Barcelona, which won this competition relatively handily barely three months ago, has two big things going against it heading into the 2015-16 UCL: one, it is incredibly difficult to repeat as winner of this competition -- in fact, no team has accomplished the feat since the European Cup became the UCL in 1992 -- and two, the club’s transfer ban has meant that its squad is thinner than last year.

The latter in particular could be a major strike against the club’s ability to retain the title. Barca lost four rotation players during the summer -- Xavi, Martin Montoya, Pedro and Alex Song -- and signed two new ones, Arda Turan and Aleix Vidal, who will not be able to play in the group stage at all. It is a thin squad, which means that tiredness and/or key injuries could really hamper the club’s success. Keeping the likes of Ivan Rakitic, Sergio Busquets and each of its front three healthy will be really important -- particularly in the group stage, which is not necessarily straightforward with both Bayer Leverkusen and AS Roma stronger than last season. While few really expect the reigning champ to struggle in the group stage, look for Barca to strengthen in January because it will need a bigger squad to win the competition again.
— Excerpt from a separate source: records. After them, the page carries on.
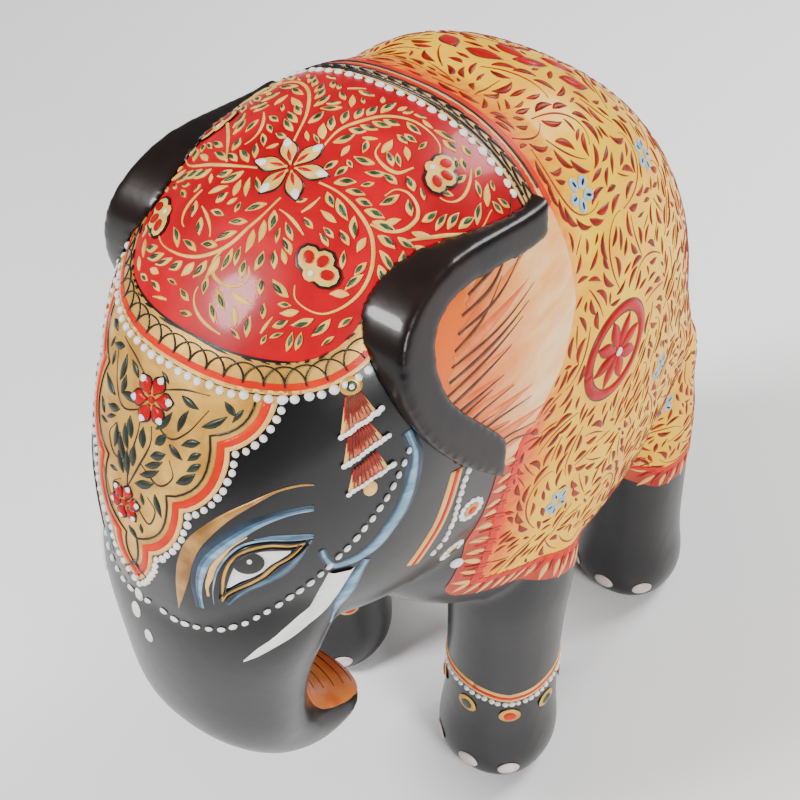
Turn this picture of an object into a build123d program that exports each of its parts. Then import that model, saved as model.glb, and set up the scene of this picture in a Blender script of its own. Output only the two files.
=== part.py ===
from build123d import *
import os
from math import copysign, cos, pi, sin

os.makedirs("parts", exist_ok=True)

# A hand-carved, hand-painted wooden elephant. It faces -Y and stands on z = 0. All lengths are in
# millimetres. The body is one block of wood; the other pieces are the glued ears, the tail and the
# coats of raised paint, each a thin shell that fits the wood under it.

# ---- driving dimensions ----
# The stations below are cross-sections. Squareness is the exponent of a superellipse: 2 is an
# ellipse, more is squarer. REACH is a distance past every surface of the figure.
REACH = 60
RING_POINTS = 20
UPPER_SQUARENESS, LOWER_SQUARENESS = 2.5, 3.2
LEG_SQUARENESS = 2.2

# torso: y, half width, lowest z, highest z
TORSO = [
    (-33, 16, 72, 108),
    (-29, 21.5, 66, 118),
    (-22, 26, 58, 129),
    (-12, 29, 50, 137),
    (2, 31, 45, 143.6),
    (14, 31, 43, 142.6),
    (27, 29.6, 43, 135.5),
    (38, 26.8, 44, 125.5),
    (46, 23, 47, 113),
    (51.5, 17.5, 53, 96),
    (54.3, 8, 63, 77),
]
# cranium: y, half width, lowest z, highest z
CRANIUM = [
    (8, 27, 66, 141),
    (-1, 28.4, 67, 145.8),
    (-9, 28.8, 68, 148.2),
    (-18, 28.7, 69, 149.2),
    (-27, 28, 71, 148.2),
    (-35, 27.2, 73.5, 145.5),
    (-43, 24.8, 76.5, 140.8),
    (-50, 21, 79.5, 134.8),
    (-56, 17, 82.5, 127.6),
    (-60, 13.4, 85.5, 120.5),
    (-63, 9.4, 89, 112),
    (-64.6, 4.5, 95, 104),
]
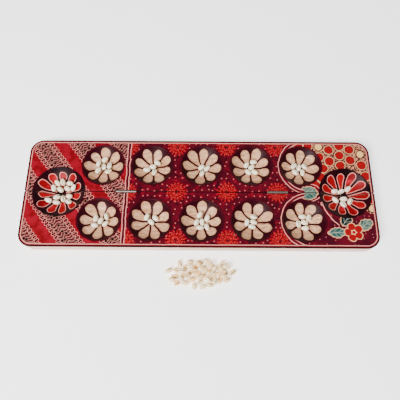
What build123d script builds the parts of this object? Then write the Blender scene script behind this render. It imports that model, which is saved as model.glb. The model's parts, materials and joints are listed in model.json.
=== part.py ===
from build123d import *
import math
import os
import random

# A folding mancala board with five pits a side, a store at each end and shell counters.
# Millimetres. +X runs along the seam to the right, +Y to the back row, +Z up.
# The origin is at the middle of the open board's underside.

# Board
LENGTH = 520.0
WIDTH = 168.0
THICK = 22.0
SEAM_GAP = 0.3
CORNER_R = 20.0
SEAM_CORNER_R = 2.0
EDGE_R = 0.8

# Pits and stores: bowls with a spherical floor
PITS = 5
PIT_R = 31.5
PIT_DEPTH = 13.5
PIT_PITCH = 74.8
ROW_OFFSET = 43.3
STORE_R = 38.0
STORE_DEPTH = 15.0
STORE_OFFSET = 213.0
FIELD_SHIFT = 4.0

# Butt hinges let into the seam, with the barrel proud of the playing face
HINGE_LENGTH = 30.0
HINGE_DEPTH = 15.0
LEAF_THICK = 1.0
LEAF_CORNER_R = 2.0
BARREL_R = 2.1
GROOVE_R = 2.35
GROOVE_END_GAP = 0.8
MID_KNUCKLE = 13.8
KNUCKLE_GAP = 0.2
PIN_R = 0.8
PIN_PROUD = 0.3
PIN_PLAY = 0.06
PIVOT_Z = THICK + SEAM_GAP / 2
LEAF_TOP = PIVOT_Z - GROOVE_R
LEAF_BOTTOM = THICK - HINGE_DEPTH

# Countersunk wood screws
SCREW_HEAD_R = 1.9
SCREW_SHANK_R = 0.95
SCREW_LENGTH = 9.0
SCREW_TIP = 2.0
SCREW_SPACING = 18.0
SCREW_SLOT = 0.5
SCREW_Z = (LEAF_TOP + LEAF_BOTTOM) / 2

# Shell counters: egg-shaped, blunt behind and narrow in front
SEED_BACK = 4.6
SEED_FRONT = 6.4
SEED_R = 3.8
SEED_GAP = 0.3
FRONT_COUNTS = (5, 3, 6, 4, 5)
BACK_COUNTS = (6, 4, 3, 5, 5)
LEFT_STORE_COUNTS = {"front": 6, "back": 7}
RIGHT_STORE_COUNTS = {"front": 4, "back": 3}

# Loose counters heaped in front of the board
HEAP_COUNT = 46
HEAP_CENTRE = (3.0, -118.0)
HEAP_HALF_LENGTH = 47.0
HEAP_HALF_WIDTH = 19.5
HEAP_STEEPNESS = 6.0

# Dropping the counters: how far from a bowl's middle they may land, the arm over which a
# counter's tilt is read, how many places are tried for each, and the random seed
PIT_REACH = 13.0
STORE_REACH = (26.0, 24.0)
TILT_ARM = 3.0
TRIES = 240
SCATTER_SEED = 24

SIDES = {"front": -1, "back": 1}
HINGE_X = {
    "left": FIELD_SHIFT - 1.5 * PIT_PITCH,
    "right": FIELD_SHIFT + 1.5 * PIT_PITCH,
}
PIT_X = [FIELD_SHIFT + (i - (PITS - 1) / 2) * PIT_PITCH for i in range(PITS)]
STORE_X = {"left": FIELD_SHIFT - STORE_OFFSET, "right": FIELD_SHIFT + STORE_OFFSET}

os.makedirs("parts", exist_ok=True)


def save(part, name):
    part.label = name
    export_step(part, f"parts/{name}.step")


def bowl_radius(rim, depth):
    """Radius of the sphere whose cap has this rim and depth."""
    return (rim**2 + depth**2) / (2 * depth)


# Hinges


def screw_blanks(hinge_x, side):
    """Two countersunk screws, driven level into one half through its leaf."""
    with BuildPart() as blanks:
        for end in (-1, 1):
            head = (hinge_x + end * SCREW_SPACING / 2, side * SEAM_GAP / 2, SCREW_Z)
            with BuildSketch(Plane(origin=head, x_dir=(1, 0, 0), z_dir=(0, 0, side))):
                with BuildLine():
                    Polyline(
                        (0, 0),
                        (SCREW_HEAD_R, 0),
                        (SCREW_SHANK_R, LEAF_THICK),
                        (SCREW_SHANK_R, SCREW_LENGTH - SCREW_TIP),
                        (0, SCREW_LENGTH),
                        close=True,
                    )
                make_face()
            revolve(axis=Axis(head, (0, side, 0)))
    return blanks.part


def slotted_screws(blanks, hinge_x, side):
    """The same screws with a driving slot across each head."""
    with BuildPart() as screws:
        add(blanks)
        for end in (-1, 1):
            with Locations((hinge_x + end * SCREW_SPACING / 2, side * SEAM_GAP / 2, SCREW_Z)):
                Box(2 * SCREW_HEAD_R + 1, 2 * SCREW_SLOT, SCREW_SLOT, mode=Mode.SUBTRACT)
    return screws.part


def hinge_leaf(hinge_x, side, spans, bore_r, blanks):
    """A flat leaf with the knuckles that it carries on each x span."""
    with BuildPart() as leaf:
        leaf_y = side * (SEAM_GAP + LEAF_THICK) / 2
        with Locations((hinge_x, leaf_y, (LEAF_TOP + LEAF_BOTTOM) / 2)):
            Box(HINGE_LENGTH, LEAF_THICK, LEAF_TOP - LEAF_BOTTOM)
        fillet(leaf.edges().filter_by(Axis.Y).group_by(Axis.Z)[0], LEAF_CORNER_R)
        for start, end in spans:
            with BuildSketch(Plane.YZ.offset(start)):
                with Locations((leaf_y, (LEAF_TOP + PIVOT_Z) / 2)):
                    Rectangle(LEAF_THICK, PIVOT_Z - LEAF_TOP)
                with Locations((0, PIVOT_Z)):
                    Circle(BARREL_R)
                    Circle(bore_r, mode=Mode.SUBTRACT)
            extrude(amount=end - start)
        add(blanks, mode=Mode.SUBTRACT)
    return leaf.part


def hinge_pin(hinge_x):
    """A plain pin with eased ends, a little proud of the barrel."""
    length = HINGE_LENGTH + 2 * PIN_PROUD
    with BuildPart() as pin:
        with BuildSketch(Plane.YZ.offset(hinge_x - length / 2)):
            with Locations((0, PIVOT_Z)):
                Circle(PIN_R)
        extrude(amount=length)
        chamfer(pin.edges().filter_by(GeomType.CIRCLE), PIN_PROUD / 2)
    return pin.part


hinges = {}
for place, hinge_x in HINGE_X.items():
    outer = HINGE_LENGTH / 2
    inner = MID_KNUCKLE / 2
    outer_spans = [
        (hinge_x - outer, hinge_x - inner - KNUCKLE_GAP),
        (hinge_x + inner + KNUCKLE_GAP, hinge_x + outer),
    ]
    mid_span = [(hinge_x - inner, hinge_x + inner)]
    for half, side in SIDES.items():
        blanks = screw_blanks(hinge_x, side)
        if half == "front":
            leaf = hinge_leaf(hinge_x, side, outer_spans, PIN_R, blanks)
        else:
            leaf = hinge_leaf(hinge_x, side, mid_span, PIN_R + PIN_PLAY, blanks)
        hinges[place, half] = (leaf, blanks)
        save(leaf, f"{place}_hinge_{half}_leaf")
        save(slotted_screws(blanks, hinge_x, side), f"{place}_hinge_{half}_screws")
    save(hinge_pin(hinge_x), f"{place}_hinge_pin")


# Board halves


def board_half(half):
    """One half of the board: pits, half of each store, and the hinge mortises."""
    side = SIDES[half]
    depth = (WIDTH - SEAM_GAP) / 2
    with BuildPart() as board:
        with BuildSketch() as outline:
            with Locations((0, side * (SEAM_GAP + depth) / 2)):
                Rectangle(LENGTH, depth)
            by_distance = outline.vertices().sort_by(Axis.Y, reverse=side > 0)
            fillet(by_distance[:2], CORNER_R)
            at_seam = outline.vertices().sort_by(Axis.Y, reverse=side < 0)
            fillet(at_seam[:2], SEAM_CORNER_R)
        extrude(amount=THICK)

        pit_r = bowl_radius(PIT_R, PIT_DEPTH)
        with Locations(*[(x, side * ROW_OFFSET, THICK - PIT_DEPTH + pit_r) for x in PIT_X]):
            Sphere(pit_r, mode=Mode.SUBTRACT)
        store_r = bowl_radius(STORE_R, STORE_DEPTH)
        with Locations(*[(x, 0, THICK - STORE_DEPTH + store_r) for x in STORE_X.values()]):
            Sphere(store_r, mode=Mode.SUBTRACT)
        fillet(board.faces().filter_by(Axis.Z).edges(), EDGE_R)

        for place, hinge_x in HINGE_X.items():
            leaf, blanks = hinges[place, half]
            with Locations((hinge_x, 0, PIVOT_Z)):
                groove = HINGE_LENGTH + 2 * GROOVE_END_GAP
                Cylinder(GROOVE_R, groove, rotation=(0, 90, 0), mode=Mode.SUBTRACT)
            add(leaf, mode=Mode.SUBTRACT)
            add(blanks, mode=Mode.SUBTRACT)
    return board.part


for half in SIDES:
    save(board_half(half), f"{half}_half")


# Shell counters

with BuildPart() as seed:
    with BuildSketch(Plane.XY):
        with BuildLine():
            EllipticalCenterArc((0, 0), SEED_BACK, SEED_R, start_angle=90, arc_size=90)
            EllipticalCenterArc((0, 0), SEED_FRONT, SEED_R, start_angle=0, arc_size=90)
            Line((-SEED_BACK, 0), (SEED_FRONT, 0))
        make_face()
    revolve(axis=Axis.X)


def inner_balls(length, count):
    """Balls (offset, radius) that fill one end of a seed, for finding where seeds touch."""
    focus = length**2 - SEED_R**2
    offsets = [focus / length * step / count for step in range(1, count + 1)]
    return [(offset, SEED_R * math.sqrt(1 - offset**2 / focus)) for offset in offsets]


SEED_BALLS = [(0.0, SEED_R)]
SEED_BALLS += inner_balls(SEED_FRONT, 4)
SEED_BALLS += [(-offset, ball_r) for offset, ball_r in inner_balls(SEED_BACK, 2)]


def bowl_floor(bowl_x, bowl_y, rim, depth):
    """Lowest centre height of a ball that lies in a bowl, or None off the bowl."""
    sphere_r = bowl_radius(rim, depth)
    centre_z = THICK - depth + sphere_r

    def floor(x, y, ball_r):
        reach = (sphere_r - ball_r - SEED_GAP) ** 2 - (x - bowl_x) ** 2 - (y - bowl_y) ** 2
        if reach <= 0:
            return None
        return centre_z - math.sqrt(reach)

    return floor


def half_bowl_floor(bowl_x, side, rim, depth):
    """The same for the half of a store that lies on one side of the seam."""
    whole = bowl_floor(bowl_x, 0, rim, depth)

    def floor(x, y, ball_r):
        if side * y < ball_r + SEAM_GAP:
            return None
        return whole(x, y, ball_r)

    return floor


def table_floor(x, y, ball_r):
    """A flat table that the board and the heap stand on."""
    return ball_r


def try_seed(x, y, heading, floor, placed):
    """Balls of a seed let down at x, y until it rests, or None where it can't lie."""
    run = (math.cos(heading), math.sin(heading))
    tail = floor(x - TILT_ARM * run[0], y - TILT_ARM * run[1], SEED_R)
    nose = floor(x + TILT_ARM * run[0], y + TILT_ARM * run[1], SEED_R)
    if tail is None or nose is None:
        return None
    tilt = math.atan2(nose - tail, 2 * TILT_ARM)
    base_z = 0.0
    offsets = []
    for along, ball_r in SEED_BALLS:
        ball_x = x + along * run[0] * math.cos(tilt)
        ball_y = y + along * run[1] * math.cos(tilt)
        ball_dz = along * math.sin(tilt)
        rest = floor(ball_x, ball_y, ball_r)
        if rest is None:
            return None
        base_z = max(base_z, rest - ball_dz)
        for other_x, other_y, other_z, other_r in placed:
            apart = (ball_r + other_r + SEED_GAP) ** 2
            apart -= (ball_x - other_x) ** 2 + (ball_y - other_y) ** 2
            if apart > 0:
                base_z = max(base_z, other_z + math.sqrt(apart) - ball_dz)
        offsets.append((ball_x, ball_y, ball_dz, ball_r))
    return base_z, tilt, [(bx, by, base_z + dz, br) for bx, by, dz, br in offsets]


def scatter(count, centre, half_size, floor, steepness, rng):
    """Locations of seeds dropped one by one, each into the lowest of the places tried."""
    placed = []
    locations = []
    while len(locations) < count:
        best = None
        for _ in range(TRIES):
            spread = math.sqrt(rng.random())
            turn = rng.uniform(0, 2 * math.pi)
            heading = rng.uniform(0, 2 * math.pi)
            x = centre[0] + half_size[0] * spread * math.cos(turn)
            y = centre[1] + half_size[1] * spread * math.sin(turn)
            found = try_seed(x, y, heading, floor, placed)
            if found is None:
                continue
            score = found[0] + steepness * spread**2
            if best is None or score < best[0]:
                best = (score, x, y, heading, found)
        _, x, y, heading, (base_z, tilt, balls) = best
        placed += balls
        turn = Rot(Z=math.degrees(heading)) * Rot(Y=-math.degrees(tilt))
        locations.append(Pos(x, y, base_z) * turn)
    return locations


def seed_group(name, locations):
    """Loose seeds that are lifted out together, each its own solid."""
    with BuildPart() as group:
        with Locations(*locations):
            add(seed.part)
    save(group.part, name)
    print(name, "seeds", len(group.solids()), "top", round(group.part.bounding_box().max.Z, 2))


rng = random.Random(SCATTER_SEED)
for half, counts in (("front", FRONT_COUNTS), ("back", BACK_COUNTS)):
    for number, (x, count) in enumerate(zip(PIT_X, counts), start=1):
        y = SIDES[half] * ROW_OFFSET
        floor = bowl_floor(x, y, PIT_R, PIT_DEPTH)
        places = scatter(count, (x, y), (PIT_REACH, PIT_REACH), floor, 0, rng)
        seed_group(f"{half}_pit_{number}_seeds", places)

for place, counts in (("left", LEFT_STORE_COUNTS), ("right", RIGHT_STORE_COUNTS)):
    for half, count in counts.items():
        floor = half_bowl_floor(STORE_X[place], SIDES[half], STORE_R, STORE_DEPTH)
        places = scatter(count, (STORE_X[place], 0), STORE_REACH, floor, 0, rng)
        seed_group(f"{place}_store_{half}_seeds", places)

heap_size = (HEAP_HALF_LENGTH, HEAP_HALF_WIDTH)
heap = scatter(HEAP_COUNT, HEAP_CENTRE, heap_size, table_floor, HEAP_STEEPNESS, rng)
seed_group("spare_seeds", heap)
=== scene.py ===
import bpy
import json
import math
import random
import numpy as np
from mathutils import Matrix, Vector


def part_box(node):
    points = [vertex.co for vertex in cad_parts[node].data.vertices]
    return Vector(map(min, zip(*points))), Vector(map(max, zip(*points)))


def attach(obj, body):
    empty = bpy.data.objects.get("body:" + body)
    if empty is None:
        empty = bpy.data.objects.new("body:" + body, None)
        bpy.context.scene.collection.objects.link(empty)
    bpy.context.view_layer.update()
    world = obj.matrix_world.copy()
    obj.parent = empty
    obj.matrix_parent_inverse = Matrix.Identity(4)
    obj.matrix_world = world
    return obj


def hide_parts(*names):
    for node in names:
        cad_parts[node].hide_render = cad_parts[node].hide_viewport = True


# A folding mancala board: hand-painted wood, plated hinges and shell counters.
# The CAD nodes keep their shapes and get materials. Each group of counters is replaced by one
# piece that has a detailed shell at every solid. The scene is in metres. The painting is laid
# out in millimetres on the board's own axes: x along the seam, y to the back, z up.

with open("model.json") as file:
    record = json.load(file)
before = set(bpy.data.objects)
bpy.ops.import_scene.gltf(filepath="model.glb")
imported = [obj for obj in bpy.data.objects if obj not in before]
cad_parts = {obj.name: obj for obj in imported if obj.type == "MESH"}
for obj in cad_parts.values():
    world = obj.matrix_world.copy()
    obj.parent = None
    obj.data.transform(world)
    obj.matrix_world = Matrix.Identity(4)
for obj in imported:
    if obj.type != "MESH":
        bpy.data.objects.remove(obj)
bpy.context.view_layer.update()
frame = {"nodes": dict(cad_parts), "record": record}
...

One team that will want revenge against Barca for the way it lost last season is Bayern Munich. The German champion was beaten badly by Barca’s front three in the semifinal and coach Pep Guardiola, who famously coached the Blaugrana to two UCL titles, will be anxious to make his final season in charge of the Bavarian giant a winning one. Make no mistake about it: Bayern has improved in the off-season: the additions of Arturo Vidal and Douglas Costa in particular have already paid dividends, but the acquisition of Kingsley Coman from Juventus could also be important, as Bayern looks thin in the striker department with just Robert Lewandowski and Thomas Mueller, although they are both off to a great start so far this season.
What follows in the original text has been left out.